Type in the interpreter from the book, and try it to ensure that it is working.

Now add subtraction and division. Test. Then add if expressions. Test that.

Now add the environment parameter. Also add a symbol as one of the possible forms that an expression can have. You will have a case in the cond that looks something like this. 

        ((symbol? E) (...))
where the missing expression looks up the value of symbol E in the environment. Use standard Scheme function assoc to get the value of E from the environment. Initially assume that the variable value must be a number. Test this new evaluator.

Now add the let expressions. If the first thing in the expression is the symbol let, and the expression looks like (let (x v) a), then you want to add pair (x v&prime) to the front of the current environment env, where v&prime' is the result of evaluating v in environment env.

Notice that, if E = (let (x v) a) then x is (caadr E). What are the other parts?

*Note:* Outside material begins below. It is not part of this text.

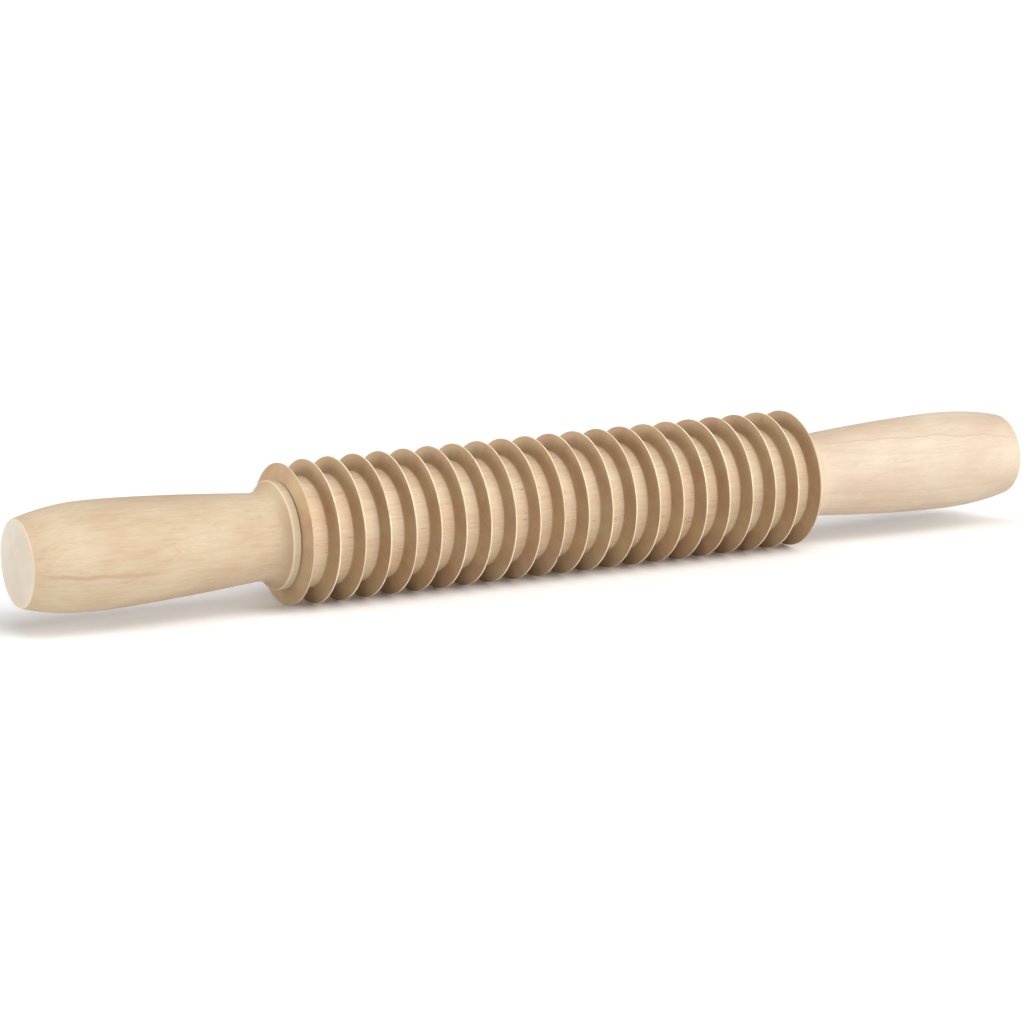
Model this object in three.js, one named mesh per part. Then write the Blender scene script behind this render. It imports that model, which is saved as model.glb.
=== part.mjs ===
// A grooved cutting rolling pin: a turned beech roller with sharp ring blades, which spins on a steel axle
// between two turned beech handles. Millimetres, +Z up. The axle lies along X and the origin is its middle.
// The blades are turned in one with the core. Each is a plain solid of its own around the core here, so that
// the grooves between them stay open all the way round.
import * as THREE from "three";

// Driving dimensions of the wooden parts
const OVERALL_LENGTH = 320;
const BLADE_COUNT = 22;
const BLADE_PITCH = 7.8;
const BLADE_RADIUS = 20.1;
const BLADE_RIM_WIDTH = 0.5;
const BLADE_BASE_WIDTH = 2.7;
const CORE_RADIUS = 15.3;
const ROOT_GAP = 0.02; // radial, between a blade's solid and the core's
const END_GAP = 0.3; // between the roller's end face and the handle's collar, so that the roller turns freely

const COLLAR_RADIUS = 15.2;
const COLLAR_WIDTH = 2.2; // the collar's straight land, next to the roller
const COVE_WIDTH = 5.5; // the hollow from the collar's rim down to the neck
const NECK_RADIUS = 12.2;

// The two handles are turned by hand and swell a little differently. bellyFromEnd is the distance from the
// handle's thickest place to its flat end, swell is how far before the thickest place the handle is nearly as
// thick, and shoulder is how far after it.
const LEFT_SHAPE = { bellyRadius: 15, bellyFromEnd: 20, swell: 16, shoulder: 10, endRadius: 12 };
const RIGHT_SHAPE = { bellyRadius: 14.5, bellyFromEnd: 23, swell: 19, shoulder: 12.5, endRadius: 11.8 };

// Driving dimensions of the axle and its bearings
const AXLE_RADIUS = 4;
const AXLE_CHAMFER = 0.6;
const AXLE_IN_HANDLE = 44;
const GLUE_GAP = 0.05; // radial film of glue between the axle and the handle's blind hole
const HOLE_SPARE = 0.6; // room left at the bottom of the blind hole
const RUNNING_BORE_RADIUS = 4.08; // of the bushings and washers, which turn on the axle
const SLEEVE_RADIUS = 8;
const SLEEVE_LENGTH = 16;
const FLANGE_RADIUS = 11;
const FLANGE_WIDTH = 1.5;
const SEAT_GAP = 0.05; // between a bushing and its seat in the roller
const RECESS_GAP = 0.1;
const ROLLER_BORE_RADIUS = 5;
const WASHER_RADIUS = 9;
const WASHER_WIDTH = 0.9;
const WASHER_RECESS_RADIUS = 9.3;
const WASHER_RECESS_DEPTH = 0.8;

const WOOD_SIDES = 36;
const METAL_SIDES = 24;

// Places along X that follow from them
const HALF_LENGTH = OVERALL_LENGTH / 2;
const ROLLER_HALF = ((BLADE_COUNT - 1) * BLADE_PITCH + BLADE_BASE_WIDTH) / 2;
const COLLAR_FACE = ROLLER_HALF + END_GAP;
const COLLAR_RIM = COLLAR_FACE + COLLAR_WIDTH;
const NECK_START = COLLAR_RIM + COVE_WIDTH;
const AXLE_HALF = COLLAR_FACE + AXLE_IN_HANDLE;
const FLANGE_OUTER = ROLLER_HALF - SEAT_GAP;
const WASHER_OUTER = FLANGE_OUTER + RECESS_GAP + WASHER_WIDTH;

const beech = new THREE.MeshStandardMaterial({ color: 0xdcc3a0, roughness: 0.62, metalness: 0 });
const steel = new THREE.MeshStandardMaterial({ color: 0xb9bcc0, roughness: 0.32, metalness: 1 });
const nylon = new THREE.MeshStandardMaterial({ color: 0xe9e6dc, roughness: 0.45, metalness: 0 });

// A solid turned about the X axis. The outline is a list of [x, radius], and runs towards +X on the outside.
function turned(name, outline, sides, material) {
  const profile = outline.map(([x, radius]) => new THREE.Vector2(radius, x));
  const flatDown = Math.PI / sides; // puts the middle of a facet, and not a corner, at the lowest place
  const geometry = new THREE.LatheGeometry(profile, sides, flatDown);
  geometry.rotateZ(-Math.PI / 2); // the lathe turns about Y, and the part lies along X
  const mesh = new THREE.Mesh(geometry, material);
  mesh.name = name;
  return mesh;
}

// The same solid at the other end of the pin.
function atLeftEnd(mesh) {
  mesh.rotation.z = Math.PI;
  return mesh;
}

// Points of a quadratic curve as [x, radius], without its first point.
function curve(start, control, end, steps) {
  const points = new THREE.QuadraticBezierCurve(
    new THREE.Vector2(...start),
    new THREE.Vector2(...control),
    new THREE.Vector2(...end),
  ).getPoints(steps);
  return points.slice(1).map((p) => [p.x, p.y]);
}

// The bore of the roller from one end face to the middle: a recess for the bushing's flange, then its sleeve's seat.
function boreEnd(side) {
  const recess = ROLLER_HALF - FLANGE_WIDTH - 2 * SEAT_GAP;
  const seat = FLANGE_OUTER - SLEEVE_LENGTH - SEAT_GAP;
  return [
    [side * ROLLER_HALF, FLANGE_RADIUS + RECESS_GAP],
    [side * recess, FLANGE_RADIUS + RECESS_GAP],
    [side * recess, SLEEVE_RADIUS + SEAT_GAP],
    [side * seat, SLEEVE_RADIUS + SEAT_GAP],
    [side * seat, ROLLER_BORE_RADIUS],
  ];
}

// The roller without its blades, bored through for the axle and its bushings.
function rollerCore() {
  const start = [-ROLLER_HALF, CORE_RADIUS];
  const end = [ROLLER_HALF, CORE_RADIUS];
  return turned("roller_core", [start, end, ...boreEnd(1), ...boreEnd(-1).reverse(), start], WOOD_SIDES, beech);
}

// One of the roller's blades: a ring with a narrow rim and sloping sides. Number 1 is at the left end.
function blade(number) {
  const root = CORE_RADIUS + ROOT_GAP;
  const outline = [
    [-BLADE_BASE_WIDTH / 2, root],
    [-BLADE_RIM_WIDTH / 2, BLADE_RADIUS],
    [BLADE_RIM_WIDTH / 2, BLADE_RADIUS],
    [BLADE_BASE_WIDTH / 2, root],
    [-BLADE_BASE_WIDTH / 2, root],
  ];
  const mesh = turned(`blade_${String(number).padStart(2, "0")}`, outline, WOOD_SIDES, beech);
  mesh.position.x = (number - (BLADE_COUNT + 1) / 2) * BLADE_PITCH;
  return mesh;
}

// A handle as it lies at the right end: collar, cove, neck, belly and flat end, with the axle's blind hole.
function handle(name, { bellyRadius, bellyFromEnd, swell, shoulder, endRadius }) {
  const rim = [COLLAR_RIM, COLLAR_RADIUS];
  const neck = [NECK_START, NECK_RADIUS];
  const belly = [HALF_LENGTH - bellyFromEnd, bellyRadius];
  const holeRadius = AXLE_RADIUS + GLUE_GAP;
  const recessFloor = COLLAR_FACE + WASHER_RECESS_DEPTH;
  const outline = [
    [AXLE_HALF + HOLE_SPARE, 0],
    [AXLE_HALF + HOLE_SPARE, holeRadius],
    [recessFloor, holeRadius],
    [recessFloor, WASHER_RECESS_RADIUS],
    [COLLAR_FACE, WASHER_RECESS_RADIUS],
    [COLLAR_FACE, COLLAR_RADIUS],
    rim,
    ...curve(rim, [COLLAR_RIM + COVE_WIDTH / 2, NECK_RADIUS], neck, 4),
    ...curve(neck, [belly[0] - swell, bellyRadius], belly, 6),
    ...curve(belly, [belly[0] + shoulder, bellyRadius], [HALF_LENGTH, endRadius], 6),
    [HALF_LENGTH, 0],
  ];
  return turned(name, outline, WOOD_SIDES, beech);
}

function axleRod() {
  const outline = [
    [-AXLE_HALF, 0],
    [-AXLE_HALF, AXLE_RADIUS - AXLE_CHAMFER],
    [-AXLE_HALF + AXLE_CHAMFER, AXLE_RADIUS],
    [AXLE_HALF - AXLE_CHAMFER, AXLE_RADIUS],
    [AXLE_HALF, AXLE_RADIUS - AXLE_CHAMFER],
    [AXLE_HALF, 0],
  ];
  return turned("axle_rod", outline, METAL_SIDES, steel);
}

// A flanged sleeve bushing as it lies at the right end, pressed into the roller with its flange flush.
function bushing(name) {
  const inner = FLANGE_OUTER - SLEEVE_LENGTH;
  const flangeInner = FLANGE_OUTER - FLANGE_WIDTH;
  const outline = [
    [inner, RUNNING_BORE_RADIUS],
    [inner, SLEEVE_RADIUS],
    [flangeInner, SLEEVE_RADIUS],
    [flangeInner, FLANGE_RADIUS],
    [FLANGE_OUTER, FLANGE_RADIUS],
    [FLANGE_OUTER, RUNNING_BORE_RADIUS],
    [inner, RUNNING_BORE_RADIUS],
  ];
  return turned(name, outline, METAL_SIDES, nylon);
}

// A thrust washer as it lies at the right end, loose on the axle in the recess of the handle's collar.
function thrustWasher(name) {
  const inner = WASHER_OUTER - WASHER_WIDTH;
  const outline = [
    [inner, RUNNING_BORE_RADIUS],
    [inner, WASHER_RADIUS],
    [WASHER_OUTER, WASHER_RADIUS],
    [WASHER_OUTER, RUNNING_BORE_RADIUS],
    [inner, RUNNING_BORE_RADIUS],
  ];
  return turned(name, outline, METAL_SIDES, steel);
}

const pin = new THREE.Group();
for (let number = 1; number <= BLADE_COUNT; number++) {
  pin.add(blade(number));
}
pin.add(
  rollerCore(),
  axleRod(),
  bushing("right_bushing"),
  atLeftEnd(bushing("left_bushing")),
  thrustWasher("right_thrust_washer"),
  atLeftEnd(thrustWasher("left_thrust_washer")),
  handle("right_handle", RIGHT_SHAPE),
  atLeftEnd(handle("left_handle", LEFT_SHAPE)),
);

export default pin;
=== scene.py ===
"""A grooved cutting rolling pin, dressed for display.

A turned beech roller with sharp ring blades spins on a steel axle between two turned beech handles. Every
piece is turned about the X axis: a vertex bevel rounds a coarse outline, and a screw modifier turns it.
Lengths are in metres, and angles in radians.
"""

import logging
import math
import random
from collections.abc import Iterable, Sequence
from dataclasses import dataclass
from enum import Enum

import bpy
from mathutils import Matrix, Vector


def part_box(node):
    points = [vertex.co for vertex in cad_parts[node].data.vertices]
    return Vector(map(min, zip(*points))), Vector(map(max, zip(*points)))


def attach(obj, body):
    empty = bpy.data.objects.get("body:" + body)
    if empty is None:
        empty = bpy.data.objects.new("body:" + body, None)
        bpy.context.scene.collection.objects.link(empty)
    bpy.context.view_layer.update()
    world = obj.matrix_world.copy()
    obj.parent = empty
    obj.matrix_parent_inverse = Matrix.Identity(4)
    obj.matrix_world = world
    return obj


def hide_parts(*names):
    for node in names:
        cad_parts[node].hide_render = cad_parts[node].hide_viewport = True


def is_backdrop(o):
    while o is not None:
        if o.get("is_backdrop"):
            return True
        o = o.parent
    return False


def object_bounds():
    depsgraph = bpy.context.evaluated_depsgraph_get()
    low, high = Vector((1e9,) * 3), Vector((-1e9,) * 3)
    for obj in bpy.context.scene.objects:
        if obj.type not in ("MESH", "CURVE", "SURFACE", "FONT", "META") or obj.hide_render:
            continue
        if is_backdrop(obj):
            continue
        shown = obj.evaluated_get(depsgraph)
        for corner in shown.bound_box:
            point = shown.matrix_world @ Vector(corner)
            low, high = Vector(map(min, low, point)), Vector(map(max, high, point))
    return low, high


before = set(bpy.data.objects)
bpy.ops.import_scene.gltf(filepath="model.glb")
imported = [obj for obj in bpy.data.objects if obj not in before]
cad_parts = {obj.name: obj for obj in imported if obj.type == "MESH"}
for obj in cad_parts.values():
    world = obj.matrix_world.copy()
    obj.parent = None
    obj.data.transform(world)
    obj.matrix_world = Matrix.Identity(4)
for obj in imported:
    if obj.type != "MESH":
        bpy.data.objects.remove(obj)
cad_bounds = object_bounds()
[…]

Finally, add functions and call. Test them. Represent a function as a closure. For example, if (function y (times y z)) is evaluated in environment ((w 10) (z 6)) then the result would be something like (closure y (times y z) ((w 10) (z 6))), providing the function argument name, the function body and the environment in which the function expression was evaluated. How would you evaluate the following? 

  (eval '(call f ((w 10) (z 6)) 25)
        '((f (closure y (times y z) ((w 10) (z 6))))))

If you want to, you can allow a closure to appear directly in an expression to simplify testing. Any expression that starts with closure should be left exactly as it is, like a number.

Tester

Add a tester to your program that runs enough test cases to show that the evaluator appears to be working. Put it in a function called test. Running (test) should run the tests and show the results.

Submitting the assignment

Submit this assignment as assignment 3, using submit as in previous assignments. For example, use command 

  ~abrahamsonk/3675/bin/submit 3 eval.scm
Command 
   ~abrahamsonk/3675/bin/submit 3
will tell you what you have submitted.